When it comes to the state of the markets, Spitznagel is of the view that the Federal Reserve “manipulating the most important information parameter in the economy, and that’s the interest rates,” which thereby “rips apart” the homeostatic system of the financial markets, which he notes is a “corrective feedback mechanism.”

But I would argue it doesn’t remove it. It basically just sort of delays it and concentrates it in time. So I think a good way to think about this is when you’re driving, driving is very much this sort of feedback mechanism where you make these minor corrections. And I think that’s a good way to think about what the market does, the price system does. But think when you drive on ice, all of a sudden you have this delayed feedback so that when you do something, nothing happens until all of a sudden it does,” Spitznagel added.

He points out that history shows that the homeostatic corrective feedback mechanism “rears its angry head, and that’s really what a crash is.”

“But it’s made worse, and it’s delayed through this central bank interventionism,” he added.

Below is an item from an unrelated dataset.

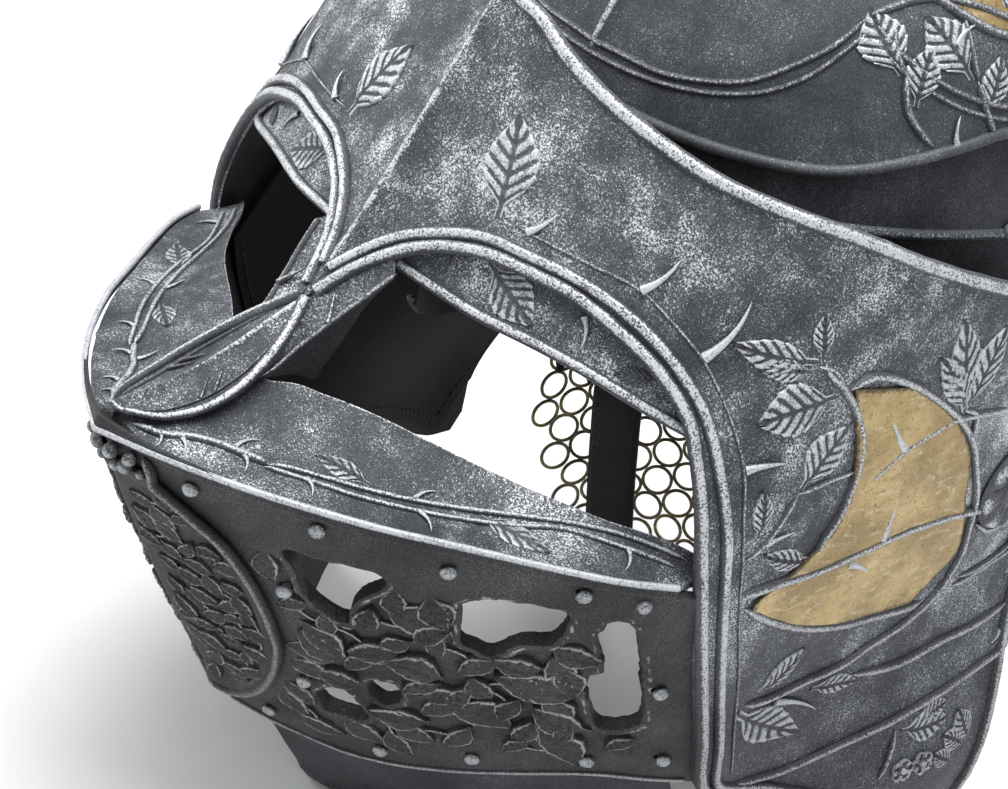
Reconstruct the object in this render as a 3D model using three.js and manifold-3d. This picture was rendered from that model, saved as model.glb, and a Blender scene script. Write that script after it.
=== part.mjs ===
// Close helmet with a lifting visor.
// Units: millimetres. +Z up, the face looks along -Y, +X is the wearer's left.
// Working coordinates start at the tip of the beak; the last group moves them
// so that the origin is at the middle of the base.
import * as THREE from 'three';
import { mergeVertices } from 'three/addons/utils/BufferGeometryUtils.js';
import Module from 'manifold-3d';

const wasm = await Module();
wasm.setup();

// ---- driving dimensions -------------------------------------------------
const BASE_Z = -150;          // height of the base plane below the beak tip
const ORIGIN_Y = 172.55;       // middle of the helmet's length behind the beak tip
const PIVOT_Y = 244;          // visor pivot axis, parallel to X
const PIVOT_Z = 12;
const MASK_T = 2.6;           // visor mask plate thickness
const PLATE_T = 3.0;          // breath plate thickness
const LAME_T = 2.2;           // skull plate thickness
const GAP = 0.35;             // clearance between touching pieces
const BOLT_R = 4.0;           // pivot bolt shank radius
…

To be sure, Spitznagel says he remains “very much agnostic to all of this.”

“[I] think it’s important to invest in a way that you don’t rely on this sort of grandiose forecast. I think it’s a misnomer when people think that investing is about forecasting. I think that generally, everybody agrees that. But it really shouldn’t be about forecasting,” he added.

Spitznagel emphasized that the range of outcomes is massive, and you only get one path to trade.

“We don’t get an average across all possible paths in the multiverse. We get just one. So it’s a little bit crazy to invest based on that one,” he added.

While Spitznagel has an exception of “some destruction in the future in the financial markets, that doesn’t necessarily mean that someone should just hide away because that in and of itself may not be the best strategy, either.”

“That’s kind of like the dogma of diversification, thinking that just by lowering your risk, it’s going to be better for you. People need to think that through more carefully,” he added.